Software soll unser Leben vereinfachen, indem Prozesse automatisiert ablaufen. So wird zwar Arbeit vom Computer erledigt, die früher Menschen verrichten mussten; gleichzeitig braucht es aber eine Heerschar von Menschen, welche diese Programme schreiben – und noch einmal mindestens so viele, um sie zu kontrollieren. So haben nun die SBB gemäss «NZZ am Sonntag» eine Task-Force eingesetzt, um die Probleme zu beheben, welche die Dienstplanungssoftware verursacht hat. Und Facebook – um auch ein Beispiel aus dem Silicon Valley anzuführen – will 10 000 neue Mitarbeiter einstellen, welche sich um die Sicherheit der Plattform kümmern und Fake News verbannen. Damit wird die Belegschaft des Unternehmens um fast 50 Prozent aufgestockt.
Die Digitalisierung hat zwar viele Jobs vernichtet, doch noch mehr neue geschaffen. So schreibt der Bundesrat in einem Anfang Monat publizierten Bericht: «Der technologische Fortschritt von 1996 bis 2017 hat ein anhaltendes Stellenwachstum ermöglicht.» Doch daraus abzuleiten, dass das auch in Zukunft der Fall sein wird, wäre zu einfach. Denn die Fortschritte, welche die Entwicklung der künstlichen Intelligenz derzeit macht, lassen vermuten, dass Maschinen uns in Zukunft kognitiv in allen Belangen überlegen sein werden und selbstständig lernen, zu lernen. Ihre Fehler werden sie dann selber eliminieren, ihre Entwicklung selbstständig optimieren. Legionen von Informatikern könnten so arbeitslos werden; nachdem zuvor schon die Lokomotivführer, die Sachbearbeiter und die Steuerberater von Algorithmen ersetzt worden sind.

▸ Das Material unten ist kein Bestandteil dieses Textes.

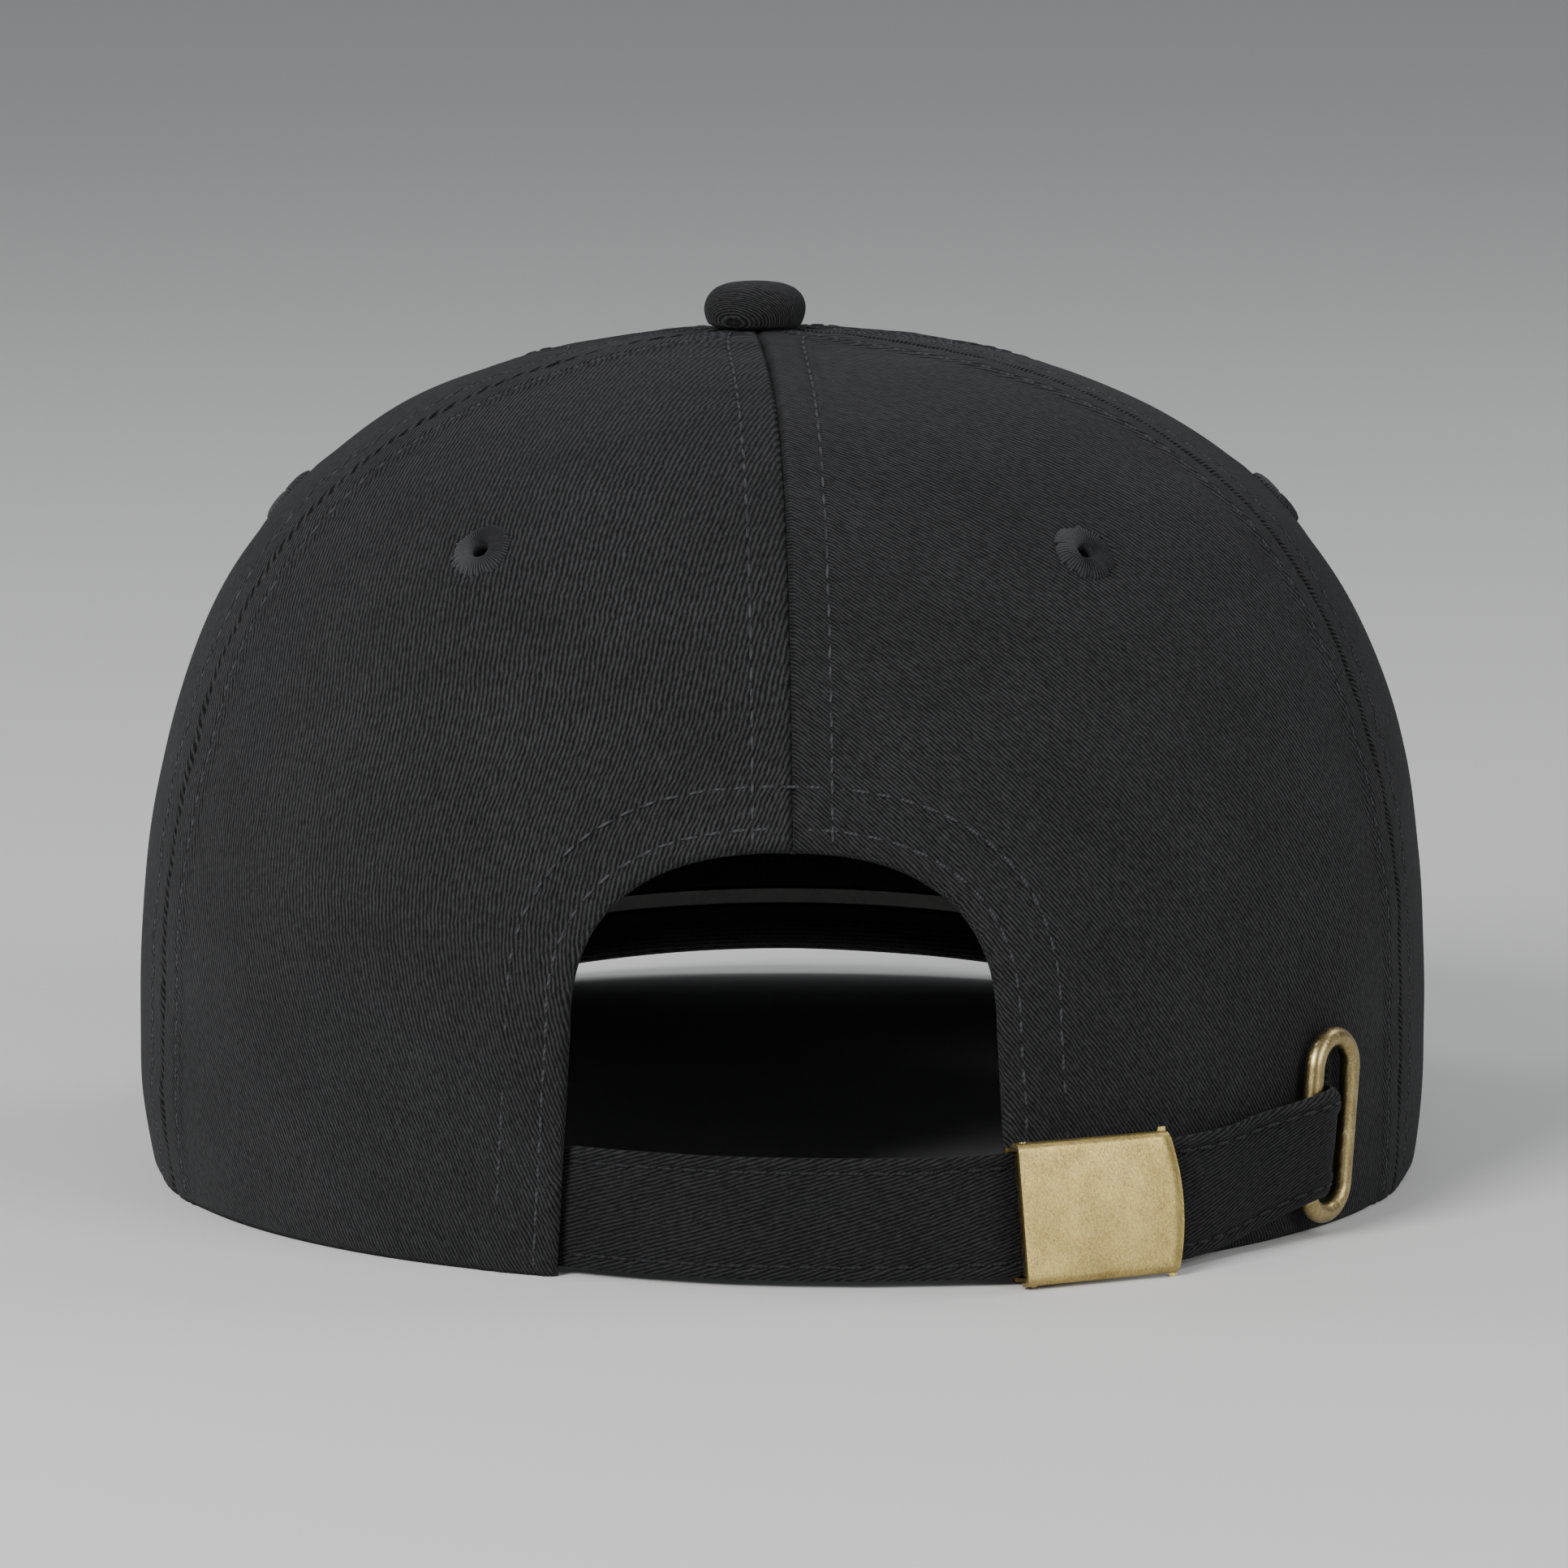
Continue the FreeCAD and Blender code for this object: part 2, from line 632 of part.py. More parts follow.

Das muss nicht schlecht sein. Denn es ist ja nicht so, dass die Arbeit, der die Bevölkerung täglich nachgeht, allen Spass machen würde. Der deutsche Philosoph Richard David Precht sieht darin schon fast ein utopisches Szenario und zieht einen Vergleich zum alten Griechenland, in dem die Arbeit von Frauen, Sklaven und Ausländern verrichtet wurde, während die Männer den intrinsischen Tätigkeiten nachgingen. «Die Frauen, Sklaven und Ausländer der Zukunft werden Computer und Roboter sein», sagt Precht.
Trotz der schönen neuen Möglichkeiten der Technologie: Ohne dass die Menschheit die richtigen Weichen stellt, werden in der Welt der Zukunft keine solchen paradiesisch anmutenden Zustände herrschen. An einem Digitaltag über die Chancen und Gefahren der Umwälzung zu diskutieren, kann da nicht schaden. Sicher ist auch: Bis wir die Arbeit los sind, müssen SBB, Swisscom, Migros und Co. noch eine Menge Softwareprobleme lösen.